In Iraq, last-mile delivery is a legal responsibility, not just a logistics task.




4. Inspection and Acceptance Are Almost Never Structured Properly



Foreign suppliers assume inspection means:


  • notification if something is wrong

  • reasonable timeline

  • clear acceptance criteria



Iraqi clients often assume:


  • open-ended inspection window

  • acceptance only after functional testing

  • reinstallation costs borne by supplier

  • penalties apply until acceptance is confirmed



When acceptance is undefined, delays become the supplier’s fault by default.


Every delivery risk turns into an acceptance dispute.




5. Delivery Risk Is Tightly Connected to Documentation Risk



In Iraq, delivery fails because documentation fails, not because shipping fails.


If any document is wrong, unclear, or unverified:


  • Customs block the release

  • Buyer refuses acceptance

  • Bank refuses payment

  • Penalties accumulate

  • Clearance agent halts the file

  • Goods sit at port

  • Pressure builds on the supplier



Delivery risk = documentation risk.


This is the number one blind spot for foreign suppliers.




6. Delivery Risk Is Not Covered by Incoterms — Ever



Incoterms only define:


  • who pays

  • when risk transfers



They do not define:


  • customs

  • delays

  • penalties

  • inspection

  • acceptance

  • last-mile

  • documentation

  • LC structure

  • force majeure



Foreign suppliers assume “CIP Baghdad” means they’re protected.

It doesn’t.


Delivery risk requires contract structure, not Incoterms.




7. Delivery Risk Is Actually a Legal Problem, Not a Logistics Problem



This is the part suppliers misunderstand.


Delivery failures are triggered by:


  • contract definitions

  • missing clauses

  • unclear acceptance rules

  • documentation obligations

  • customs responsibilities

  • risk-transfer mismatches

  • penalty clauses

  • subcontractor liability gaps

  • LC or payment structure

  • insurance gaps



Every one of these is legal and commercial — not operational.


And this is where most deliveries in Iraq go wrong.

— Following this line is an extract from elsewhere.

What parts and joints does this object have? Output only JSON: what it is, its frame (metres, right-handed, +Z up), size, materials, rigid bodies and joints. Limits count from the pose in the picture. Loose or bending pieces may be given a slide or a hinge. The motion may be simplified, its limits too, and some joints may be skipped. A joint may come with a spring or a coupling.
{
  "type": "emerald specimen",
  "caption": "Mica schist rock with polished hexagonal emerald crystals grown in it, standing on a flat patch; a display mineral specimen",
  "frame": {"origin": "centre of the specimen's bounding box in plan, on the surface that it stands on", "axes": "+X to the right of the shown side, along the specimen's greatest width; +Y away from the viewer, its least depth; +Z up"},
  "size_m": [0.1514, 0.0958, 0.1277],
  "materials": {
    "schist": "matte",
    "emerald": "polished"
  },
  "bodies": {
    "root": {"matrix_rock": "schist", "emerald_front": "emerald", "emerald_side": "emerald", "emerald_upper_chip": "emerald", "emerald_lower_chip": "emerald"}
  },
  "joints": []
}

How CARMA Group Reduces Delivery Risk



Foreign suppliers don’t fail in Iraq because the distance is long.

They fail because their contracts, documentation, and operational planning don’t match Iraqi reality.


CARMA reduces delivery risk through:


  • contract structuring

  • customs documentation review

  • COO + legalisation support

  • HS code verification

  • payment structure alignment

  • inspection/acceptance drafting

  • last-mile coordination

  • delivery timelines that match operational reality



When structure matches local conditions, delivery becomes predictable.




Bottom Line



Delivery in Iraq is not a transport exercise — it’s a legal and commercial risk zone that must be structured correctly from the contract stage.


Foreign suppliers who underestimate this end up:


  • paying penalties

  • losing clients

  • getting stuck at customs

  • suffering cashflow delays

  • damaging commercial relationships



Delivery risk is preventable — but only with the right legal, documentation, and operational framework.